Here's a fun little paradox for you: schools are increasingly switching to AI-powered name announcers at graduation ceremonies specifically because humans kept mispronouncing names. The AI was supposed to fix that. At Glendale Community College, it did not fix that.

According to The Verge, the AI system used during the college's commencement ceremony didn't just stumble over a few tricky surnames - it also skipped names entirely. As in, some students walked across that stage, in front of their families, in their caps and gowns, after years of hard work, and heard... nothing. Or worse, heard something wrong.

The one job

To be fair to the robots, pronouncing names correctly is genuinely hard. Human announcers have been butchering Nguyen and Kowalczyk for decades. The entire pitch for AI graduation tools is that students can submit their name with a pronunciation guide and the system will get it right every single time, no awkward pause, no nervous squinting at the index card.

Except when it skips the name altogether. That's a new category of failure that not even the most nervous human emcee has managed to invent.

At least someone apologized

Glendale Community College president Tiffany Hernandez did the right thing - she apologized for the mishaps and, notably, offered many affected students a do-over. Which is a genuinely lovely gesture, even if "please come back so we can say your name correctly this time" is not exactly the triumphant graduation moment anyone envisioned.

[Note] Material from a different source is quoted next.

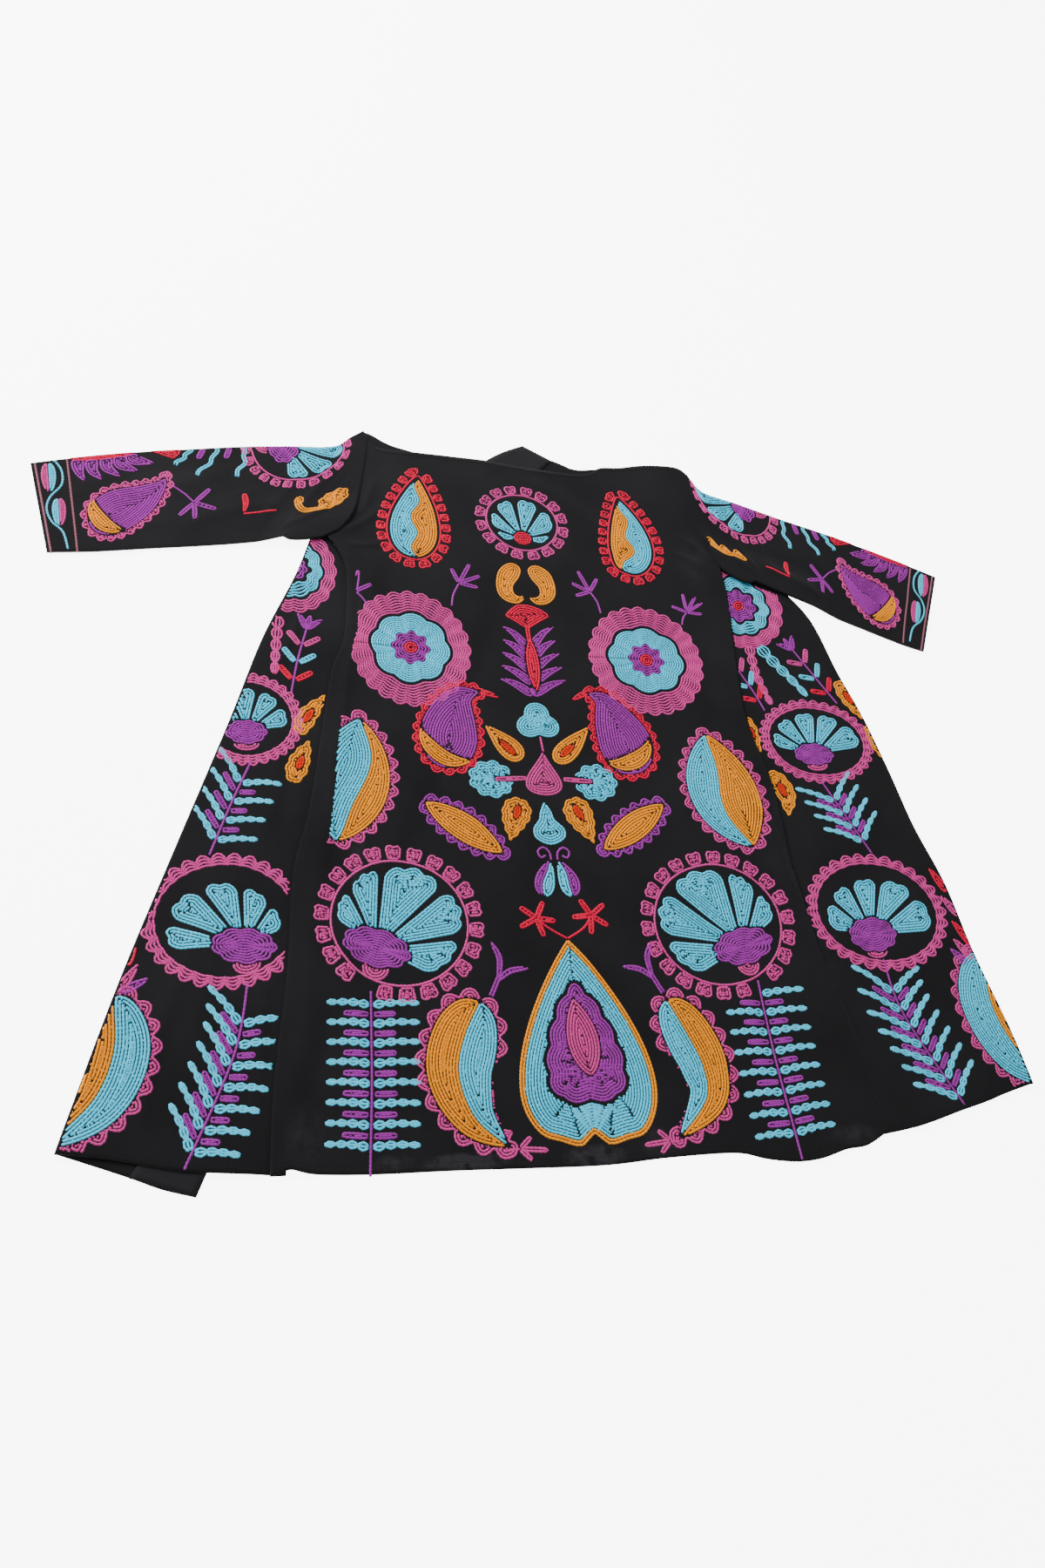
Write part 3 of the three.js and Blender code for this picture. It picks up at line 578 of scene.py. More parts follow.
# ---- the sleeves ----
class SleeveShape:
    """A flattened tube. Its two layers are ruled between the top and the bottom fold, from cuff to armhole,
    and the rows bow out to the armhole seam as they come near it.
    """

    def __init__(self, side, step):
        self.side, self.outward = side, OUTWARD[side]
        table = np.array(SLEEVE[side], float)
        self.top, self.bottom = PlanCurve(table[:, :2]), PlanCurve(table[:, 2:])
        self.rows, self.across = int(SLEEVE_LENGTH / step) + 1, int(SLEEVE_WIDTH / step) + 1
        v = shares(self.rows)
        u = shares(self.across)
        self.grid = self._rows(self._plan(u, v), u, v)

    def _plan(self, u, v):
        """Plan points at shares u across and v along, with the bow towards the armhole."""
        armhole = PlanCurve(ARMHOLE[self.side]).at(u)
        armhole[:, 0] += self.outward * (SEAM_GAP / 2 + 0.6 * ((u == 0) | (u == 1)))
        bow = armhole - lerp(self.top.at(1.0), self.bottom.at(1.0), u[:, None])
        top, bottom = self.top.at(v), self.bottom.at(v)
        ruled = lerp(top[:, None, :], bottom[:, None, :], u[None, :, None])
        near_armhole = np.clip((v - UNDERARM_SAG_FROM) / (1 - UNDERARM_SAG_FROM), 0, 1)
        sag = UNDERARM_SAG[self.side] * np.sqrt(np.sin(np.pi * near_armhole))
        sagged = unit(bottom - top)[:, None, :] * (sag[:, None] * u[None, :] ** 3)[..., None]
        return ruled + bow[None] * (v**2)[:, None, None] + sagged

    def _rows(self, line, u, v):
        """Closed rows: upper layer, bottom fold, lower layer and top fold."""
        inset = SLEEVE_RADIUS + CLOTH / 2
        inward = unit(line[:, 1] - line[:, 0]), unit(line[:, -2] - line[:, -1])
        line = line.copy()
        line[:, 0] += inward[0] * inset
        line[:, -1] += inward[1] * inset
        rest = SLEEVE_REST[self.side]
        reach = self.outward * (line[:, -1, 0] - rest["underarm"])
        raised = SLEEVE_LIFT * (1 - smooth((reach - rest["full"]) / (rest["none"] - rest["full"])))
        lower = THREAD_ROOM + lerp(FLOOR_MID, UNDER_MID, v)[:, None]
        lower = lower + raised[:, None] * smooth((u - LIFT_FROM) / LIFT_REACH)
        parting = smooth((v - 0.7) / 0.3)
        middle = lerp(2 * SLEEVE_RADIUS - 0.7, UPPER_MID - UNDER_MID, parting)[:, None]
        apart = lerp(2 * SLEEVE_RADIUS, middle, np.sin(np.pi * u)[None, :])
        width = np.linalg.norm(line[:, -1] - line[:, 0], axis=1)[:, None] * u[None, :]
        along = np.broadcast_to(v[:, None] * SLEEVE_LENGTH, width.shape)
        relief = np.maximum(creased(along, width, CREASES_SLEEVE[self.side]) + unevenness(along, width), -0.6)
        off_folds = smooth(4 * u) * smooth(4 * (1 - u))
        relief = relief * off_folds[None, :] * smooth((1 - v) * 14 + 0.3)[:, None]
        upper = with_height(line, lower + apart + relief)
        under = with_height(line, lower)
        angles = np.linspace(0, np.pi, SLEEVE_ROLL_STEPS + 1)[1:-1]
        at_bottom = roll_points(line[:, -1], -inward[1], lower[:, -1], SLEEVE_RADIUS, angles)[:, ::-1]
        at_top = roll_points(line[:, 0], -inward[0], lower[:, 0], SLEEVE_RADIUS, angles)
        return np.concatenate([upper, at_bottom, under[:, ::-1], at_top], axis=1)


# ---- facings ----
def facing_grid(side, step):
    """Middle points of a facing: a strip ruled between its front's edge and its inner side."""
    v = shares(int(FACING_LENGTH / step))
    edge, inner = PlanCurve(FRONT_EDGE[side]).at(v), PlanCurve(FACING_INNER[side]).at(v)
    u = np.linspace(0.01, 1, 10)
    plan = lerp(edge[:, None, :], inner[:, None, :], u[None, :, None])
    height = FACING_MID + 0.1 * np.sin(plan[..., 1] / 23) * np.sin(np.pi * u)[None, :]
    return with_height(plan, height)


# ---- finishes ----
class Value:
    """A number that varies over a surface: arithmetic on it adds Math nodes."""

    def __init__(self, finish, socket):
        self.finish, self.socket = finish, socket

    def _math(self, operation, *values):
        return self.finish.node("ShaderNodeMath", {"operation": operation}, dict(enumerate(values)))

    def __add__(self, other):
        return self._math("ADD", self, other)

    __radd__ = __add__

    def __sub__(self, other):
        return self._math("SUBTRACT", self, other)

    def __rsub__(self, other):
        return self._math("SUBTRACT", other, self)

    def __mul__(self, other):
        return self._math("MULTIPLY", self, other)

    __rmul__ = __mul__

    def sine(self):
        return self._math("SINE", self)

    def absolute(self):
        return self._math("ABSOLUTE", self)

    def fraction(self):
        return self._math("FRACT", self)


class Finish:
    """A material with a Principled BSDF, built node by node."""

    def __init__(self, name):
        self.material = bpy.data.materials.new(name)
        self.material.use_nodes = True
        self.tree = self.material.node_tree
        self.shader = self.tree.nodes["Principled BSDF"]

    def node(self, kind, settings, inputs, output=0):
        """Adds a node: its settings first, then the values or links of its sockets. Returns one output."""
        node = self.tree.nodes.new(kind)
        for key, value in settings.items():
            setattr(node, key, value)
        self.feed(node, inputs)
        return Value(self, node.outputs[output])

    def feed(self, node, inputs):
        """Sets a node's sockets to numbers, or links them to values."""
        for key, value in inputs.items():
            if isinstance(value, Value):
                self.tree.links.new(value.socket, node.inputs[key])
            else:
                node.inputs[key].default_value = value

    def noise(self, vector, scale, detail=2.0, roughness=0.5):
        """Cloudy noise from 0 to 1."""
        inputs = {"Vector": vector, "Scale": scale, "Detail": detail, "Roughness": roughness}
        return self.node("ShaderNodeTexNoise", {}, inputs)

    def mix(self, factor, dark, light):
        """A colour between two, by a factor."""
        inputs = {0: factor, 6: dark, 7: light}
        return self.node("ShaderNodeMix", {"data_type": "RGBA"}, inputs, 2)

    def ranged(self, value, low, high, start, end):
        """The value's range from low to high, stretched to run from start to end."""
        inputs = {"Value": value, 1: low, 2: high, 3: start, 4: end}
        return self.node("ShaderNodeMapRange", {}, inputs)

    def parts(self, vector):
        """The three parts of a vector."""
        split = self.node("ShaderNodeSeparateXYZ", {}, {0: vector})
        return [Value(self, split.socket.node.outputs[k]) for k in range(3)]

    def bump(self, height, distance, strength):
        """A normal that follows a height, in metres of distance."""
        return self.node("ShaderNodeBump", {}, {"Height": height, "Distance": distance, "Strength": strength})

    def object_place(self):
        """Place on the object, in metres."""
        return self.node("ShaderNodeTexCoord", {}, {}, 3)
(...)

The incident raises a pretty reasonable question about this whole trend. If the main selling point of AI graduation announcers is accuracy, and accuracy is exactly what failed here, what are we actually getting out of this? A system that occasionally works is not obviously better than a human who occasionally stumbles.

The bigger picture

None of this means AI tools are useless at graduation ceremonies - plenty of schools have used them without incident. But it's a good reminder that deploying any new technology at a once-in-a-lifetime event, with no backup plan and hundreds of families watching, is a gamble. Graduation is not the place for a beta test.

Somewhere out there, a Glendale Community College graduate has a story they'll be telling at dinner parties for the rest of their life. Silver linings, we suppose.